Tudo que o bolsonarismo quer é uma narrativa de vitimismo e, por mais que haja provas de que os manifestantes que acamparam em frente aos quartéis e militares próximos ao então presidente cometeram crimes, tende a prevalecer entre a bolha à direita da política nacional um sentimento de injustiça.

Afinal, perguntam-se os direitistas — e não apenas aqueles extremistas por convicção — ao se lembrarem de fatos relevantes dos últimos dez anos da política nacional: se o atual presidente Luiz Inácio Lula da Silva e o PT foram de certo modo perdoados pelos escândalos de corrupção, por que o mesmo não pode ocorrer com aqueles situados do outro lado do espectro político?

A resposta é simples para quem tem mínimo letramento sobre o Estado democrático de Direito: quaisquer crimes contra a democracia e, portanto, a ordem constitucional são muito mais graves que quaisquer outros. Ademais, Lula teve seus processos anulados pelo mesmo STF que manteve sua prisão em 2018, pressionado pelo então comandante do Exército, general Eduardo Villas Bôas, que havia aderido ao bolsonarismo.

Bolsonaristas podem argumentar que, agora, o objetivo é o mesmo do golpe desferido por Villas Bôas em nome do establishment que queria se livrar de Lula e do PT em 2018. Com Bolsonaro fora da disputa, o atual presidente teria o caminho facilitado para a reeleição. Nada mais equivocado: a condenação de Bolsonaro et caterva permitiria o retorno à normalidade democrática-constitucional dentro dos marcos legais.

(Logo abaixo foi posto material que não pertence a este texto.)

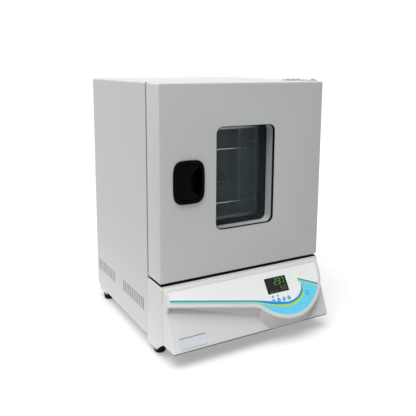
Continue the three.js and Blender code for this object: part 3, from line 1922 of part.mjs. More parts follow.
function upperBracket() {
  const z0 = doorTopZ + fitGap;
  const z1 = z0 + bracketThickness;
  const plate = prismUp(bracketOutline(bracketBackY, bracketSeatY), z0, z1);
  const hole = rodUp(pinHole, z0 - overrun, z1 + overrun, hingeX, hingeY);
  const screws = Array.from({ length: bracketScrewCount }, (_, index) =>
    rodUp(
      bracketScrewRadius,
      z1 - bracketThickness / 2,
      z1 + bracketScrewHead,
      bracketLeftX + bracketFirstScrew + index * bracketScrewPitch,
      bracketScrewY,
      smallSides,
    ),
  );
  return joined([plate, ...screws]).subtract(hole);
}
add("hinge_bracket_upper", upperBracket(), paintWhite);

function upperPin() {
  const seatZ = doorTopZ + fitGap + bracketThickness + fitGap;
  const shank = rodUp(pinRadius, doorTopZ - sheet - pinDepth, seatZ + pinHead / 2, hingeX, hingeY);
  const head = rodUp(pinHeadRadius, seatZ, seatZ + pinHead, hingeX, hingeY);
  return shank.add(head);
}
add("hinge_pin_upper", upperPin(), zincSteel);

const lowerBracketZ = ledgeZ + fitGap;
const lowerBracketTopZ = lowerBracketZ + bracketThickness;

function lowerBracket() {
  const plate = prismUp(
    bracketOutline(casingFrontY - 2 * fitGap, hingeY + 2 * bracketArmHalf),
    lowerBracketZ,
    lowerBracketTopZ,
  );
  const hole = rodUp(
    pinHole,
    lowerBracketZ - overrun,
    lowerBracketTopZ + overrun,
    hingeX,
    hingeY,
  );
  return plate.subtract(hole);
}
add("hinge_bracket_lower", lowerBracket(), steelBlack);
add(
  "hinge_pin_lower",
  rodUp(pinRadius, lowerBracketZ, doorBottomZ + sheet + pinDepth, hingeX, hingeY),
  zincSteel,
);

function hingeWasher() {
  const z0 = lowerBracketTopZ + fitGap;
  const z1 = doorBottomZ - fitGap;
  return rodUp(washerRadius, z0, z1, hingeX, hingeY).subtract(
    rodUp(pinHole, z0 - overrun, z1 + overrun, hingeX, hingeY),
  );
}
add("hinge_washer", hingeWasher(), plasticWhite);

// Handle: a moulded tub with a raised rim, a pivoted paddle and its pin
const rimProud = 5;
const rimEdge = 3;
const tubFloor = 2;
const paddleGap = 1;
const paddleThickness = 5;
const paddleFrontY = -3;
const paddleEdge = 1.2;
const barrelRadius = 4;
const pivotInset = 6.2;
const pivotY = paddleFrontY + barrelRadius;
const pivotX = handleX - (handleHalfWidth - handleRim) + pivotInset;
const pivotPin = 1.5;
const barrelHalf = 27;
const pinHalf = 33;
const lugThickness = 4;
const lugHalfHeight = 5;
const lugEndY = tonguePlateY + tonguePlateThickness;
const scoopOffset = 36;
const scoopX = handleX + scoopOffset;
const scoopHalfWidth = 33;
const scoopHalfHeight = 34;
const lugSwing = 10;
const lugClearance = 1;

function handleTub() {
  const rim = roundedPlate(
    (inset) => squircle(handleHalfWidth - inset, handleHalfHeight - inset),
    rimEdge,
    -rimProud,
    -fitGap,
  );
  const tub = tubPrism(0, -fitGap - rimEdge / 2, tubBackY);
  const pocketOutline = squircle(handleHalfWidth - handleRim, handleHalfHeight - handleRim);
  const pocket = prismBack(
    new THREE.Shape(pocketOutline),
    -rimProud - overrun,
    tubBackY - tubFloor,
  );
  const pinBore = rodUp(
    pivotPin + fitGap,
    handleZ - pinHalf - fitGap,
    handleZ + pinHalf + fitGap,
    pivotX,
    pivotY,
    smallSides,
  );
  const ears = sides.map((side) => {
    const ends = [side * (barrelHalf + fitGap), side * (pinHalf + tubWall)];
    const low = Math.min(...ends) + handleZ;
    const high = Math.max(...ends) + handleZ;
    return rodUp(barrelRadius, low, high, pivotX, pivotY, smallSides);
  });
  const lugRoom = block(
    pivotX - lugThickness,
    pivotX + lugThickness + lugSwing,
    tubBackY - tubFloor - overrun,
    tubBackY + overrun,
    handleZ - lugHalfHeight - lugClearance,
    handleZ + lugHalfHeight + lugClearance,
  );
  return rim
    .add(tub)
    .subtract(pocket)
    .add(joined(ears).intersect(tubPrism(0, -rimProud, tubBackY)))
    .subtract(pinBore)
    .subtract(lugRoom);
}
add("handle_tub", handleTub(), blackGloss);

function handlePaddle() {
  const wide = handleHalfWidth - handleRim - paddleGap;
  const high = handleHalfHeight - handleRim - paddleGap;
  const plate = roundedPlate(
    (inset) => squircle(wide - inset, high - inset),
    paddleEdge,
    paddleFrontY,
    paddleFrontY + paddleThickness,
  );
  const scoop = new THREE.Shape();
  scoop.absellipse(scoopX, handleZ, scoopHalfWidth, scoopHalfHeight, 0, degrees(360), false, 0);
  const scoopCut = prismBack(
    new THREE.Shape(cleaned(scoop.getPoints(roundSides))),
    paddleFrontY - overrun,
    paddleFrontY + paddleThickness + overrun,
  );
  const earRoom = sides.map((side) => {
    const ends = [side * barrelHalf, side * (pinHalf + tubWall + paddleGap)];
    const low = Math.min(...ends) + handleZ;
    const top = Math.max(...ends) + handleZ;
    return rodUp(barrelRadius + paddleGap, low, top, pivotX, pivotY, smallSides);
  });
  const barrel = rodUp(
    barrelRadius,
    handleZ - barrelHalf,
    handleZ + barrelHalf,
    pivotX,
    pivotY,
    smallSides,
  );
  const bore = rodUp(
    pivotPin + fitGap,
    handleZ - 2 * barrelHalf,
    handleZ + 2 * barrelHalf,
    pivotX,
    pivotY,
    smallSides,
  );
  const lug = block(
    pivotX - lugThickness / 2,
    pivotX + lugThickness / 2,
    pivotY + barrelRadius / 2,
    lugEndY,
    handleZ - lugHalfHeight,
    handleZ + lugHalfHeight,
  );
  return plate
    .subtract(scoopCut)
    .subtract(joined(earRoom))
    .add(barrel)
    .subtract(bore)
    .add(lug);
}
add("handle_paddle", handlePaddle(), blackGloss);
add(
  "handle_pin",
  rodUp(pivotPin, handleZ - pinHalf, handleZ + pinHalf, pivotX, pivotY, smallSides),
  zincSteel,
);

// Latch tongue: a plate behind the tub, driven by the paddle's lug, and a bar to the keeper
const tongueClearance = 1;
const tonguePlateReach = 32;
const tonguePlateRight = tongueBarLeft + tonguePlateReach;
const tonguePlateHalf = 9;

function latchTongue() {
  const plateBackY = tonguePlateY + tonguePlateThickness;
  const plate = block(
    tongueBarLeft,
    tonguePlateRight,
    tonguePlateY,
    plateBackY,
    handleZ - tonguePlateHalf,
    handleZ + tonguePlateHalf,
  );
  const lugNotch = block(
    pivotX - lugThickness / 2 - tongueClearance,
    pivotX + lugThickness / 2 + tongueClearance,
    tonguePlateY - overrun,
    plateBackY + overrun,
    handleZ - lugHalfHeight - tongueClearance,
    handleZ + lugHalfHeight + tongueClearance,
  );
  const bar = block(
    tongueBarLeft,
    tongueBarLeft + tongueBarWidth,
    tonguePlateY,
    tongueNoseY,
    handleZ - tongueHalfHeight,
    handleZ + tongueHalfHeight,
  );
  return plate.subtract(lugNotch).add(bar);
}
add("latch_tongue", latchTongue(), zincSteel);

// Centre the footprint on the origin
const bounds = new THREE.Box3().setFromObject(oven);
oven.position.y = -(bounds.min.y + bounds.max.y) / 2;

export default oven;
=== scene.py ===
"""Bench-top laboratory oven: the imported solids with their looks, small parts and setting.

Lengths are metres. x runs to the right, -y out of the door, z up from the bench.
"""

import json
import math

import bmesh
import bpy
from mathutils import Matrix, Vector


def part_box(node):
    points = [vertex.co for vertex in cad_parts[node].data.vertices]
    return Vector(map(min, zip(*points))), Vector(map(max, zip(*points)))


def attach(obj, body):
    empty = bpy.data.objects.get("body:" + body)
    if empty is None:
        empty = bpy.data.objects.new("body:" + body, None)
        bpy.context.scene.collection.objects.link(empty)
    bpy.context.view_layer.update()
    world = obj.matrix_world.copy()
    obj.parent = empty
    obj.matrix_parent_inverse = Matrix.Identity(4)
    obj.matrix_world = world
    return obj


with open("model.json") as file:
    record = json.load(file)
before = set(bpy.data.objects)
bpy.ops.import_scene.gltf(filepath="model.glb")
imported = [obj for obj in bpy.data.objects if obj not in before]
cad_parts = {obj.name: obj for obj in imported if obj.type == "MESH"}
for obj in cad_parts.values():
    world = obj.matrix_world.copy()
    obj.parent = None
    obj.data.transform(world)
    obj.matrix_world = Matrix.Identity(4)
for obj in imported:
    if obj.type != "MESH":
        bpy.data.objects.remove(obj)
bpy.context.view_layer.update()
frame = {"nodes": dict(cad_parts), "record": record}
nodes = frame["nodes"]

# Camera of the photograph
CAMERA_PLACE = (-0.71806, -1.26343, 0.66663)
CAMERA_YAW = math.radians(29.527)
CAMERA_PITCH = math.radians(9.638)
CAMERA_ROLL = math.radians(0.311)
CAMERA_LENS = 48.57
CAMERA_SHIFT = -0.1154

# Control panel: its slope, and where its top edge lies on the solids
PANEL_LEAN = 34.6
PANEL_SLOPE = math.radians(90 - PANEL_LEAN)
PANEL_AHEAD_OF_CASING = 0.073


def panel_frame():
    """Matrix of the panel: x across, y up the slope from the panel's top edge, z outwards."""
    casing_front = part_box("outer_casing")[0].y
    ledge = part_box("base_front_frame")[1].z
    place = Matrix.Translation((0, casing_front - PANEL_AHEAD_OF_CASING, ledge))
    return place @ Matrix.Rotation(PANEL_SLOPE, 4, "X")


PANEL = panel_frame()


# Materials


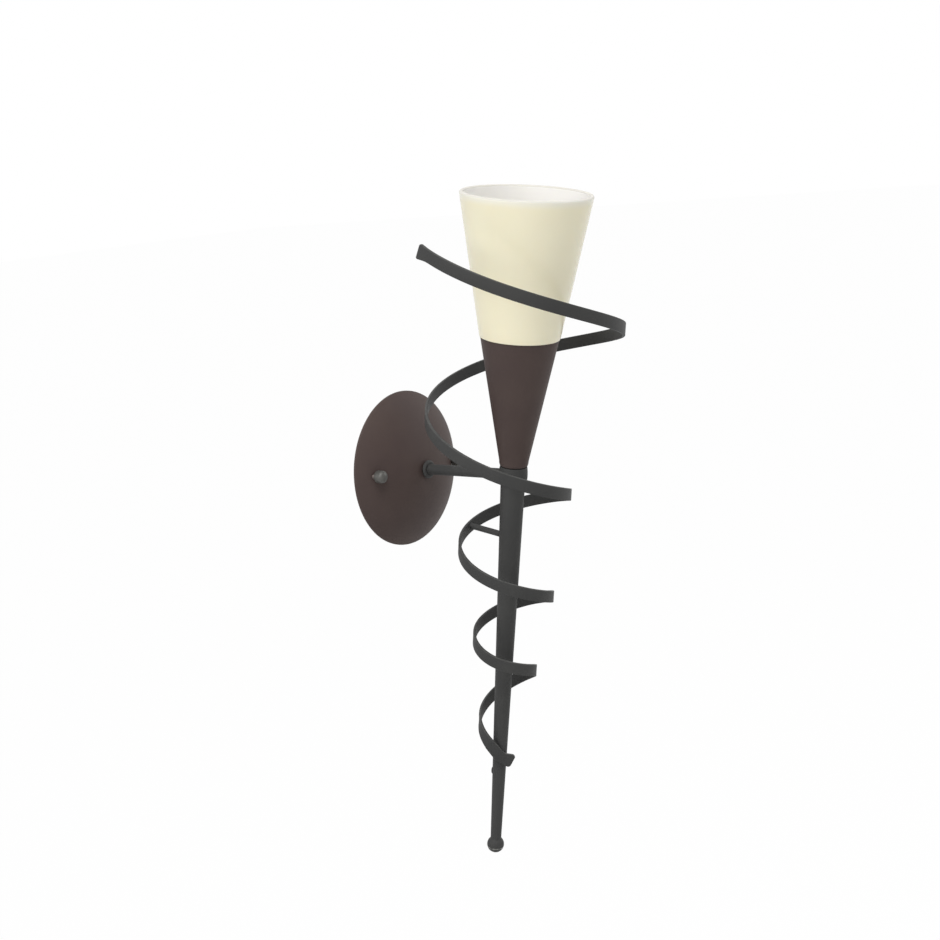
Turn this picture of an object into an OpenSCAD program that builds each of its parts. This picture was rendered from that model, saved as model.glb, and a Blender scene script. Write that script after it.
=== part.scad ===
// Torch wall sconce: a cone of glass in a spun metal cup, on a tapered stem with a spiral of flat band round
// it, held off a domed wall plate by a short arm.
// Origin: centre of the wall plate on the wall. +Z is up and the lamp stands out towards -Y.

/* [Wall plate] */
// Diameter of the domed wall plate at the wall
plate_d = 120; // [110:1:150]
// How far the dome stands off the wall
plate_depth = 22; // [21:0.5:28]
// Sheet thickness of the wall plate
plate_wall = 1.2; // [0.8:0.1:2]
// Straight lip round the plate before the dome starts
plate_lip = 1.5; // [0.5:0.5:2.5]

/* [Wall bracket] */
// Length of the bracket strip behind the plate
bracket_len = 110; // [104:1:112]
// Height of the bracket strip
bracket_h = 16; // [14:1:20]
// Thickness of the bracket strip
bracket_t = 2; // [1.5:0.5:2.5]
// Distance between the two studs that carry the plate
stud_spacing = 94; // [88:1:98]
// How far the line through the two studs is turned from level, in degrees, the left one up
stud_turn = 4.6; // [0:0.1:5]
// Diameter of the studs
stud_d = 4; // [3:0.5:5]
// Distance between the two wall screw slots
slot_spacing = 60; // [50:1:66]
// Width of the wall screw slots
slot_w = 5; // [4:0.5:6]
// End to end length of the wall screw slots
slot_len = 12; // [8:1:14]
// Diameter of the hole that the house cable comes through
cable_hole_d = 12; // [8:1:13]

/* [Cap nuts] */
// Diameter of the round cap nuts
nut_d = 9.6; // [8:0.2:11]
// Height of the cap nuts
nut_h = 8.4; // [7:0.2:10]

/* [Arm] */
// Distance from the wall to the torch axis at the arm
torch_out = 104; // [95:1:125]
// Outside diameter of the arm tube
arm_d = 8; // [7:0.5:9]
// Bore of the arm tube, which the wires run in
arm_bore_d = 5.6; // [5:0.2:6]
// Diameter of the collar where the arm leaves the plate
collar_d = 14; // [12:1:18]
// Thickness of that collar
collar_h = 3.2; // [2:0.2:5]
// Thickness of the lock nut on the arm inside the plate
lock_nut_h = 3.5; // [2.5:0.5:4]

/* [Stem] */
// Lean of the torch away from the wall, in degrees
torch_lean = 9.3; // [5:0.1:12]
// Diameter of the stem under the hub
stem_top_d = 18.2; // [15:0.2:19]
// Diameter of the stem at the ball
stem_end_d = 8.4; // [7:0.2:10]
// Length from the arm's level down to the centre of the ball
stem_drop = 307; // [290:1:330]
// Wall of the stem tube
stem_wall = 1.2; // [1:0.1:1.8]
// Diameter of the ball at the foot of the stem
ball_d = 13.4; // [12:0.2:16]

/* [Hub] */
// Diameter of the hub at its belly
hub_d = 21.4; // [20:0.2:24]
// Height of the hub
hub_h = 13; // [12:0.5:16]
// How much the hub narrows towards its ends, on the radius
hub_barrel = 0.6; // [0.2:0.1:1]

/* [Cup] */
// Diameter of the cup at its lower edge, above the rounded corner
cup_low_d = 21.8; // [21:0.2:24]
// Diameter of the cup at its rim
cup_rim_d = 57.3; // [55:0.5:62]
// Height of the cup's rim above the arm's level
cup_rim_z = 103.4; // [98:0.2:108]
// Height of the rounded corner under the cup
cup_corner = 3.6; // [2:0.2:5]
// Sheet thickness of the cup
cup_wall = 1; // [0.8:0.1:1.4]
// Thickness of the washer between hub and cup
cup_washer_t = 0.6; // [0.4:0.1:1.2]

/* [Glass shade] */
// Diameter of the glass at its mouth
glass_rim_d = 95.4; // [88:0.2:100]
// Height of the glass above the cup's rim
glass_h = 103.2; // [95:0.2:115]
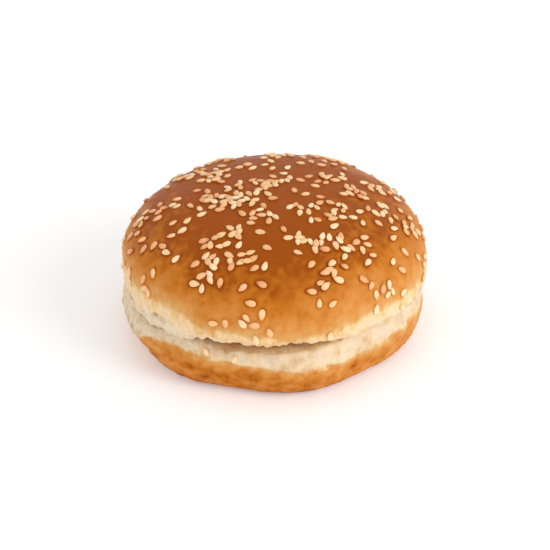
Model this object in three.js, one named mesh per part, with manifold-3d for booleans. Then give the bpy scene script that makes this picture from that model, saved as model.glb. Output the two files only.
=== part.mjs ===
// A sliced burger bun: a domed crown sprinkled with sesame seeds lies on its heel.
// Millimetres, +Z up, with the origin in the middle of the flat base. The front is -Y, and a turn
// is an angle round the bun in degrees, from the front towards +X.

import * as THREE from "three";
import { mergeVertices } from "three/addons/utils/BufferGeometryUtils.js";
import Module from "manifold-3d";

// The whole bun
const ACROSS = 102;
const TALL = 50.5;
const CUT_HEIGHT = 19.9;
const CUT_GAP = 0.4;

// The crown: a squarish dome that rolls in to its lower lip
const WIDEST_HEIGHT = 24;
const DOME_POWER = 2.5;
const LIP_ROLL = 2.6;
const DOME_LEAN = -0.8;

// The heel: a pale side over a browned rim that curves in to the flat base
const HEEL_ACROSS = 98.6;
const SHOULDER_INSET = 0.9;
const SHOULDER_ROLL = 2.0;
const SHOULDER_DROP = 2.6;
const RIM_HEIGHT = 12.4;
const BASE_ACROSS = 84.6;
const RIM_POWER = 1.85;

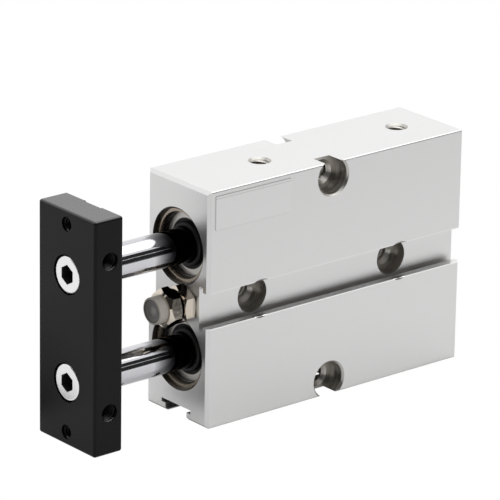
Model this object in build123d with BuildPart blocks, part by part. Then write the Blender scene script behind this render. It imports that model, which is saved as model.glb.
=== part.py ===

Todavia, falta combinar com outras lideranças da direita. Nenhuma delas veio a público para dizer que jamais anistiariam Bolsonaro caso venham a ocupar o Palácio do Planalto a partir de 2027, num cenário em que o ex-presidente já estivesse condenado. Não o farão porque a lealdade à ordem constitucional é secundária diante da necessidade de contar com os votos de bolsonaristas e da direita em geral para conquistar o poder.

Voltamos, portanto, à questão da legitimidade: são inúmeros os sinais de que parcela significativa do país não mais vê a ordem constitucional como legítima. Ela seria parte fulcral de um sistema que quer manter a direita longe do poder em nome de uma suposta continuidade da corrupção do erário e valores sociais. Eis a essência do populismo autoritário: libertar a população da tirania do Estado sem contar que, em seguida, dobra-se a aposta no estado de exceção.

A salvação de Bolsonaro não passa apenas pelo descrédito doméstico com o sistema. As tendências internacionais antiliberalismo também importam. Não antevejo Donald Trump beneficiando diretamente seu homólogo tropical, mas chama a atenção a ação de uma empresa do presidente americano contra o ministro do STF Alexandre de Moraes numa corte dos EUA por suposta violação do direito à liberdade de expressão com a suspensão pela Justiça brasileira do funcionamento da plataforma Rumble em território nacional. A ação foi rejeitada.

No entanto, outras formas de lawfare — ou seja, instrumentalização do direito para fins de política externa — hão de ser empregadas na tentativa de empoderar a extrema direita em países historicamente próximos a Washington e sob crescente influência chinesa, como é o caso do Brasil.

Tal como a democracia brasileira foi salva de um golpe por conta da ação decisiva do governo democrata de Joe Biden em rechaçar qualquer apoio a uma aventura golpista, Bolsonaro e a extrema direita empoderam-se com Trump no poder. No fim, para o bem e para o mal, dependemos mais de Washington do que gostamos de admitir.